Show each line from the listing that includes the word "caption".
-------- The records --------
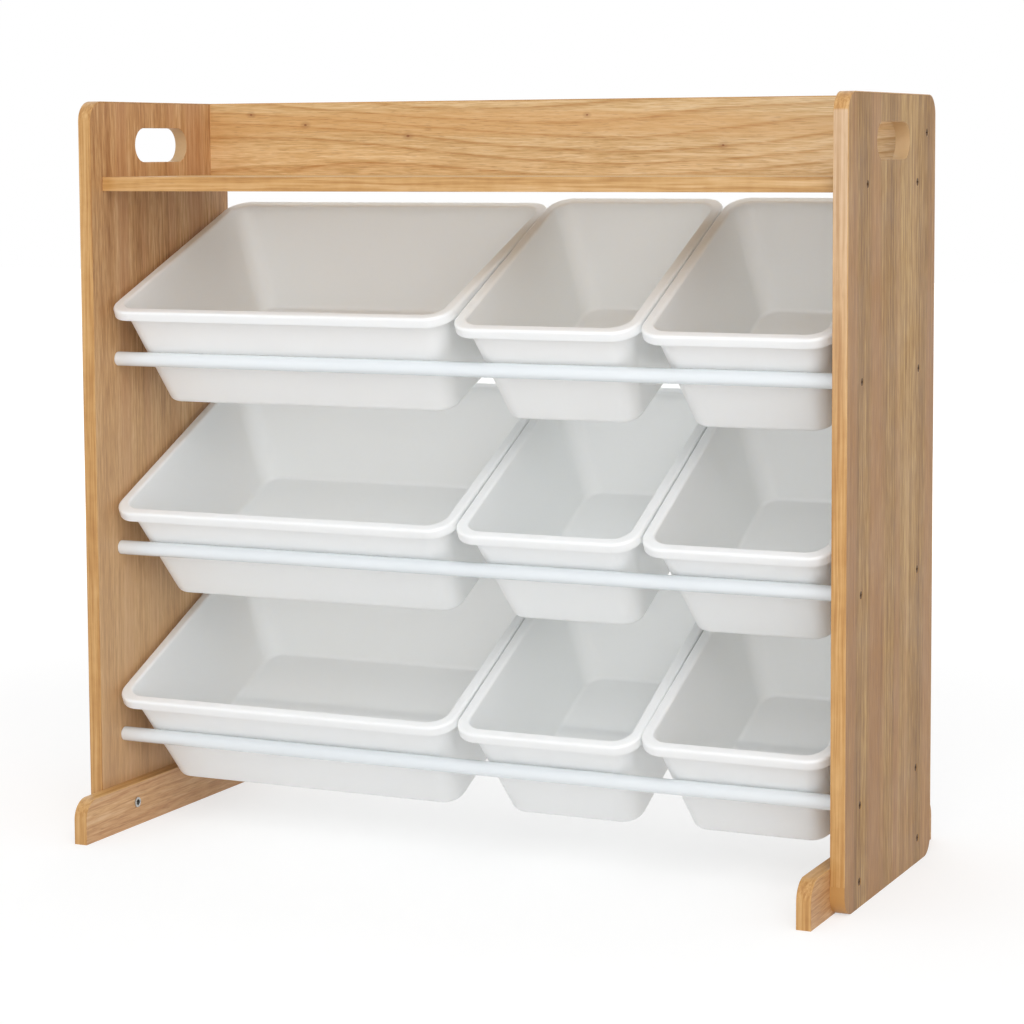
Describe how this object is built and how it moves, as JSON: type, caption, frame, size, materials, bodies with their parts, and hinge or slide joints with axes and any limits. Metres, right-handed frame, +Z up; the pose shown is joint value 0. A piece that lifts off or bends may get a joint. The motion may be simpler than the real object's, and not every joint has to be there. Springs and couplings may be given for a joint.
{
  "type": "toy storage organizer with bins",
  "caption": "Low wood-look rack with a railed top shelf, hand slots and ski feet, holding large and small white plastic bins that lean on pairs of milky rods.",
  "frame": {"origin": "on the floor, at the centre of the footprint: midway between the side panels and midway between the feet's front and rear ends", "axes": "+X to the right seen from the front, +Y to the back, +Z up"},
  "size_m": [0.856, 0.3886, 0.788],
  "materials": {
    "wood_laminate": "satin wood-grain laminate",
    "edge_band": "satin wood-print edge banding",
    "bin_plastic": "semi-gloss moulded polypropylene",
    "rod_plastic": "milky translucent extruded sleeve",
    "tube_steel": "plain steel",
    "plug_plastic": "moulded nylon",
    "dowel_wood": "raw beech",
    "screw_steel": "bronzed steel"
  },
  "bodies": {
    "frame": {"back_rail": "wood_laminate", "back_rail_edge_band": "edge_band", "foot_bolts_left": "screw_steel", "foot_bolts_right": "screw_steel", "foot_left": "wood_laminate", "foot_left_edge_band": "edge_band", "foot_nuts_left": "screw_steel", "foot_nuts_right": "screw_steel", "foot_right": "wood_laminate", "foot_right_edge_band": "edge_band", "rail_dowels": "dowel_wood", "rail_screws_left": "screw_steel", "rail_screws_right": "screw_steel", "rod_end_plugs_left": "plug_plastic", "rod_end_plugs_right": "plug_plastic", "rod_screws_left": "screw_steel", "rod_screws_right": "screw_steel", "rod_sleeve_front_bottom": "rod_plastic", "rod_sleeve_front_middle": "rod_plastic", "rod_sleeve_front_top": "rod_plastic", "rod_sleeve_rear_bottom": "rod_plastic", "rod_sleeve_rear_middle": "rod_plastic", "rod_sleeve_rear_top": "rod_plastic", "rod_tube_front_bottom": "tube_steel", "rod_tube_front_middle": "tube_steel", "rod_tube_front_top": "tube_steel", "rod_tube_rear_bottom": "tube_steel", "rod_tube_rear_middle": "tube_steel", "rod_tube_rear_top": "tube_steel", "shelf_dowels": "dowel_wood", "shelf_screws_left": "screw_steel", "shelf_screws_right": "screw_steel", "side_panel_left": "wood_laminate", "side_panel_left_edge_band": "edge_band", "side_panel_right": "wood_laminate", "side_panel_right_edge_band": "edge_band", "top_shelf": "wood_laminate", "top_shelf_edge_band": "edge_band"},
    "bin_large_top": {"bin_large_top": "bin_plastic"},
    "bin_small_top_middle": {"bin_small_top_middle": "bin_plastic"},
    "bin_small_top_right": {"bin_small_top_right": "bin_plastic"},
    "bin_large_middle": {"bin_large_middle": "bin_plastic"},
    "bin_small_middle_middle": {"bin_small_middle_middle": "bin_plastic"},
    "bin_small_middle_right": {"bin_small_middle_right": "bin_plastic"},
    "bin_large_bottom": {"bin_large_bottom": "bin_plastic"},
    "bin_small_bottom_middle": {"bin_small_bottom_middle": "bin_plastic"},
    "bin_small_bottom_right": {"bin_small_bottom_right": "bin_plastic"}
  },
  "joints": [
    {"name": "bin_large_top_tip", "type": "hinge", "parent": "frame", "child": "bin_large_top", "pos_m": [-0.2049, 0.0877, 0.51175], "axis": [-1, 0, 0], "range_deg": [0, 22]},
    {"name": "bin_small_top_middle_tip", "type": "hinge", "parent": "frame", "child": "bin_small_top_middle", "pos_m": [0.1009, 0.0877, 0.51175], "axis": [-1, 0, 0], "range_deg": [0, 25]},
    {"name": "bin_small_top_right_tip", "type": "hinge", "parent": "frame", "child": "bin_small_top_right", "pos_m": [0.3058, 0.0877, 0.51175], "axis": [-1, 0, 0], "range_deg": [0, 26]},
    {"name": "bin_large_middle_tip", "type": "hinge", "parent": "frame", "child": "bin_large_middle", "pos_m": [-0.2049, 0.0877, 0.30618], "axis": [-1, 0, 0], "range_deg": [0, 25]},
    {"name": "bin_small_middle_middle_tip", "type": "hinge", "parent": "frame", "child": "bin_small_middle_middle", "pos_m": [0.1009, 0.0877, 0.30618], "axis": [-1, 0, 0], "range_deg": [0, 27]},
    {"name": "bin_small_middle_right_tip", "type": "hinge", "parent": "frame", "child": "bin_small_middle_right", "pos_m": [0.3058, 0.0877, 0.30618], "axis": [-1, 0, 0], "range_deg": [0, 27]},
    {"name": "bin_large_bottom_tip", "type": "hinge", "parent": "frame", "child": "bin_large_bottom", "pos_m": [-0.2049, 0.0877, 0.1006], "axis": [-1, 0, 0], "range_deg": [0, 25]},
    {"name": "bin_small_bottom_middle_tip", "type": "hinge", "parent": "frame", "child": "bin_small_bottom_middle", "pos_m": [0.1009, 0.0877, 0.1006], "axis": [-1, 0, 0], "range_deg": [0, 26]},
    {"name": "bin_small_bottom_right_tip", "type": "hinge", "parent": "frame", "child": "bin_small_bottom_right", "pos_m": [0.3058, 0.0877, 0.1006], "axis": [-1, 0, 0], "range_deg": [0, 24]}
  ]
}
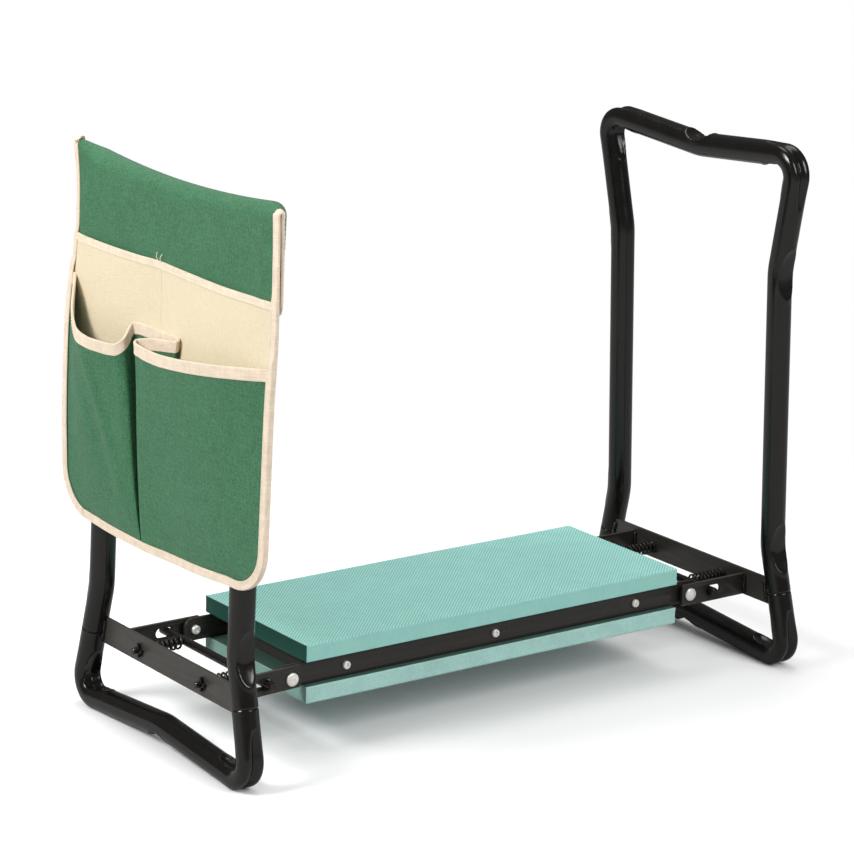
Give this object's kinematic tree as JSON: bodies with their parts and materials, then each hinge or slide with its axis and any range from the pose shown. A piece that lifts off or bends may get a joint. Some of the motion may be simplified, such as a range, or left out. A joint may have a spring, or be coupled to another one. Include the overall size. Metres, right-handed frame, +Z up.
--------
# Result of this task
Describe how this object is built and how it moves, as JSON: type, caption, frame, size, materials, bodies with their parts, and hinge or slide joints with axes and any limits. Metres, right-handed frame, +Z up; the pose shown is joint value 0. A piece that lifts off or bends may get a joint. The motion may be simpler than the real object's, and not every joint has to be there. Springs and couplings may be given for a joint.
  "caption": "Low wood-look rack with a railed top shelf, hand slots and ski feet, holding large and small white plastic bins that lean on pairs of milky rods.",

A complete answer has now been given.